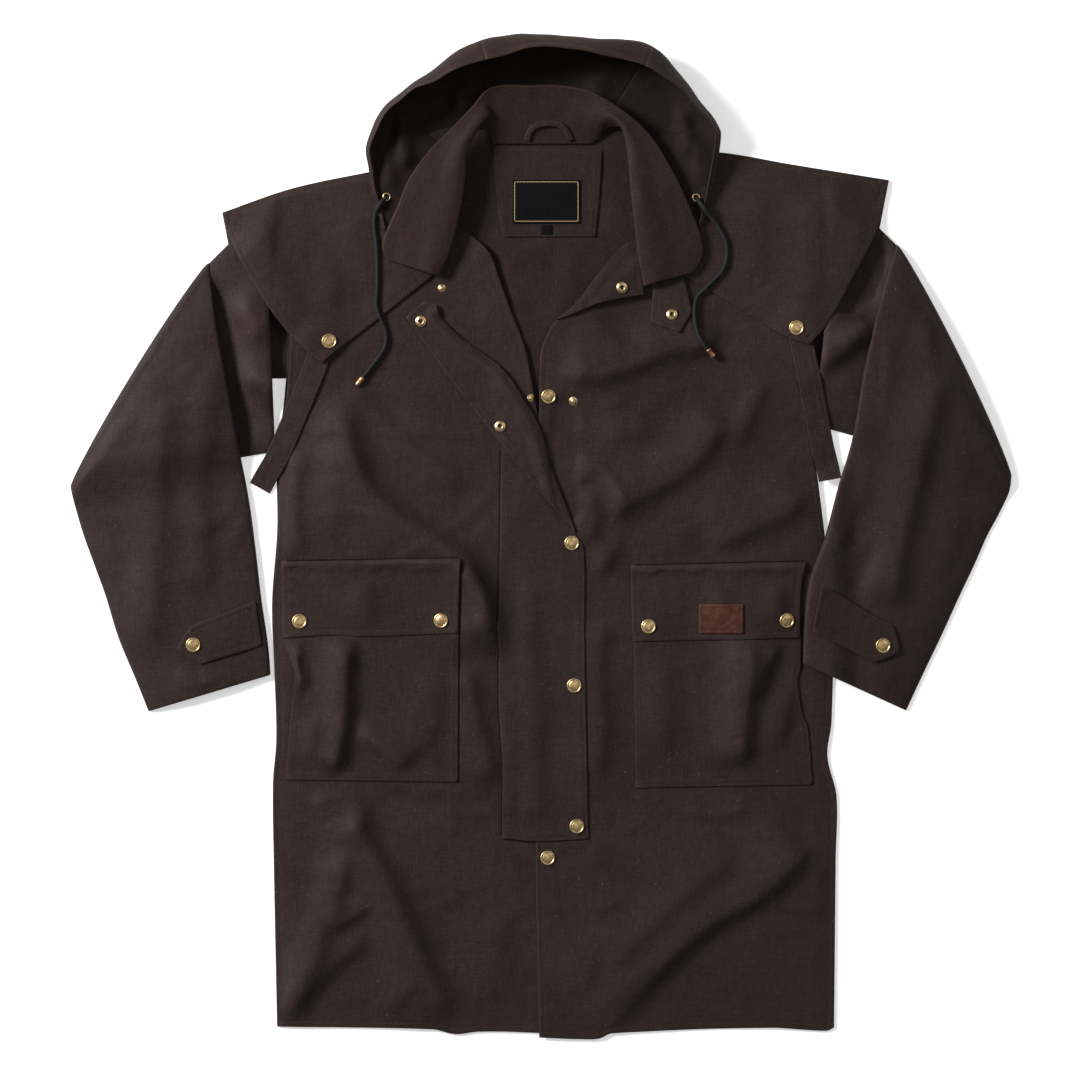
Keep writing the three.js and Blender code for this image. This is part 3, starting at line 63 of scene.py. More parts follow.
SLEEVE_LOFT = 12.0
FOLD_LOFT = 8.5
BODY = "root"

Array = np.ndarray
Lift = Callable[[Array, Array], Array]
log = logging.getLogger("coat")


class Slot(Enum):
    """The record's material slots."""

    OILSKIN = "oilskin"
    INSIDE = "cloth_inside"
    BRASS = "antique_brass"
    CORD = "cord"
    LEATHER = "leather"
    LABEL = "label"


class Hold(Enum):
    """How a sheet of cloth is held."""

    LAID = "laid"
    FOLDED = "folded"


# Arithmetic on arrays


def smooth(t: Array) -> Array:
    """A soft step from 0 to 1."""
    t = np.clip(t, 0.0, 1.0)
    return t * t * (3.0 - 2.0 * t)


def mix(a, b, t):
    """The value a share t of the way from a to b."""
    return a + (b - a) * t


def unit(v: Array) -> Array:
    """Vectors along the last axis, at length one."""
    return v / np.maximum(np.linalg.norm(v, axis=-1, keepdims=True), 1e-9)


def along_line(points: Sequence[Sequence[float]], shares: Array) -> Array:
    """Places at shares of the length of a line through points."""
    p = np.asarray(points, float)
    steps = np.linalg.norm(np.diff(p, axis=0), axis=1)
    at = np.concatenate([[0.0], np.cumsum(steps)]) / steps.sum()
    return np.stack([np.interp(shares, at, p[:, k]) for k in range(p.shape[1])], axis=-1)


def hermite_rows(rows: Array, places: Array) -> Array:
    """Rows of a table read smoothly at places between them."""
    last = len(rows) - 1
    k = np.clip(np.floor(places).astype(int), 0, last - 1)
    t = (places - k)[:, None]
    before, a, b, after = (rows[np.clip(k + s, 0, last)] for s in (-1, 0, 1, 2))
    m0, m1 = (b - before) / 2, (after - a) / 2
    return (
        (2 * t**3 - 3 * t**2 + 1) * a
        + (t**3 - 2 * t**2 + t) * m0
        + (3 * t**2 - 2 * t**3) * b
        + (t**3 - t**2) * m1
    )


def curve(points: Sequence[Sequence[float]], shares: Array) -> Array:
    """A smooth line through points, whose bends follow how far apart the points are."""
    p = np.asarray(points, float)
    at = np.concatenate([[0.0], np.cumsum(np.maximum(np.linalg.norm(np.diff(p, axis=0), axis=1), 1e-6))])
    slope = np.diff(p, axis=0) / np.diff(at)[:, None]
    step = np.diff(at)[:, None]
    inner = (slope[:-1] * step[1:] + slope[1:] * step[:-1]) / (step[1:] + step[:-1])
    tangent = np.concatenate([slope[:1], inner, slope[-1:]])
    place = shares * at[-1]
    k = np.clip(np.searchsorted(at, place, side="right") - 1, 0, len(p) - 2)
    h = (at[k + 1] - at[k])[:, None]
    t = (place - at[k])[:, None] / h
    return (
        (2 * t**3 - 3 * t**2 + 1) * p[k]
        + (t**3 - 2 * t**2 + t) * h * tangent[k]
        + (3 * t**2 - 2 * t**3) * p[k + 1]
        + (t**3 - t**2) * h * tangent[k + 1]
    )


@dataclass(frozen=True)
class Ripples:
    """Soft irregular unevenness: a sum of waves in seeded directions."""

    seed: int
    length: float
    height: float
    waves: int = 14

    def __call__(self, x: Array, y: Array) -> Array:
        """The height at places."""
        draw = np.random.default_rng(self.seed)
        angle = draw.uniform(0, 2 * np.pi, self.waves)
        length = self.length * draw.uniform(0.6, 1.7, self.waves)
        start = draw.uniform(0, 2 * np.pi, self.waves)
        total = np.zeros_like(x, dtype=float)
        for a, l, s in zip(angle, length, start):
            total += np.sin(2 * np.pi * (x * np.cos(a) + y * np.sin(a)) / l + s)
        return self.height * total / math.sqrt(self.waves)


@dataclass(frozen=True)
class Fold:
    """A soft ridge along a line, steeper to the right of its way, or a trough where its rise is negative."""

    path: tuple[tuple[float, float], ...]
    width: float
    rise: float
    lean: float = 1.0
    crisp: float = 2.0

    def __call__(self, x: Array, y: Array) -> Array:
        """The height that the fold adds at places."""
        line = curve(self.path, np.linspace(0, 1, 5 * len(self.path) - 4))
        far, side, along = np.full(x.shape, 1e9), np.zeros(x.shape), np.zeros(x.shape)
        total = 0.0
        for a, b in zip(line[:-1], line[1:]):
            (dx, dy), length = b - a, float(np.linalg.norm(b - a))
            t = np.clip(((x - a[0]) * dx + (y - a[1]) * dy) / length**2, 0, 1)
            gap = np.hypot(x - a[0] - t * dx, y - a[1] - t * dy)
            near = gap < far
            far = np.where(near, gap, far)
            side = np.where(near, (x - a[0]) * dy - (y - a[1]) * dx, side)
            along = np.where(near, total + t * length, along)
            total += length
        reach = min(0.4 * total, 2.5 * self.width)
        ends = smooth(along / reach) * smooth((total - along) / reach)
        width = self.width * np.where(side > 0, 1.0, self.lean)
        return self.rise * ends * np.exp(-((far / width) ** self.crisp))


def fold_rise(folds: Sequence[Fold], x: Array, y: Array) -> Array:
    """The sum of several folds at places."""
    total = np.zeros_like(x, dtype=float)
    for fold in folds:
        total += fold(x, y)
    return total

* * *

**EXERCISE**
Write out the listing's lines exactly, from its first line through the line that contains "axis=-1, keepdims=True), 1e-9)", and stop there.

**RESPONSE TO THE EXERCISE**
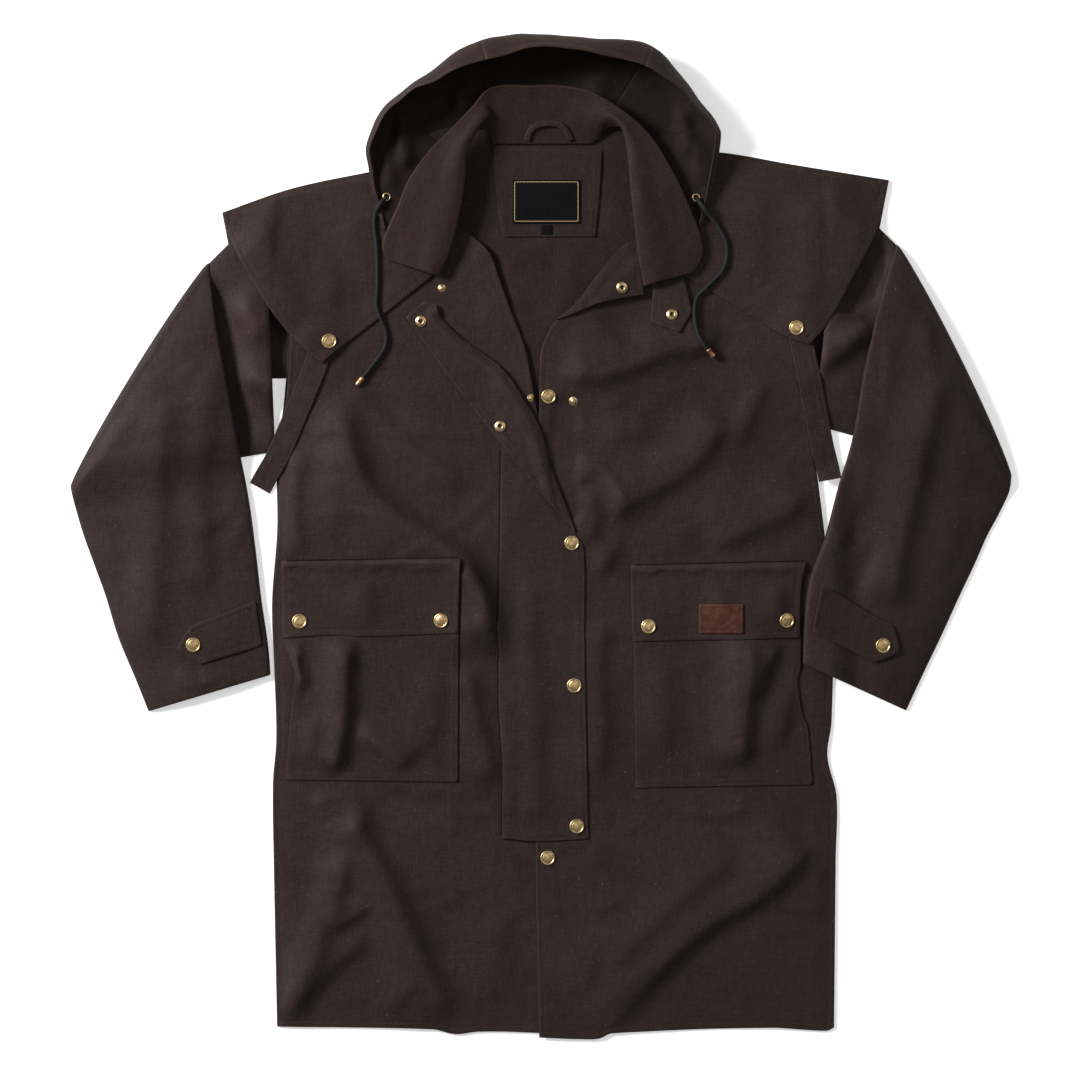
Keep writing the three.js and Blender code for this image. This is part 3, starting at line 63 of scene.py. More parts follow.
SLEEVE_LOFT = 12.0
FOLD_LOFT = 8.5
BODY = "root"

Array = np.ndarray
Lift = Callable[[Array, Array], Array]
log = logging.getLogger("coat")


class Slot(Enum):
    """The record's material slots."""

    OILSKIN = "oilskin"
    INSIDE = "cloth_inside"
    BRASS = "antique_brass"
    CORD = "cord"
    LEATHER = "leather"
    LABEL = "label"


class Hold(Enum):
    """How a sheet of cloth is held."""

    LAID = "laid"
    FOLDED = "folded"


# Arithmetic on arrays


def smooth(t: Array) -> Array:
    """A soft step from 0 to 1."""
    t = np.clip(t, 0.0, 1.0)
    return t * t * (3.0 - 2.0 * t)


def mix(a, b, t):
    """The value a share t of the way from a to b."""
    return a + (b - a) * t


def unit(v: Array) -> Array:
    """Vectors along the last axis, at length one."""
    return v / np.maximum(np.linalg.norm(v, axis=-1, keepdims=True), 1e-9)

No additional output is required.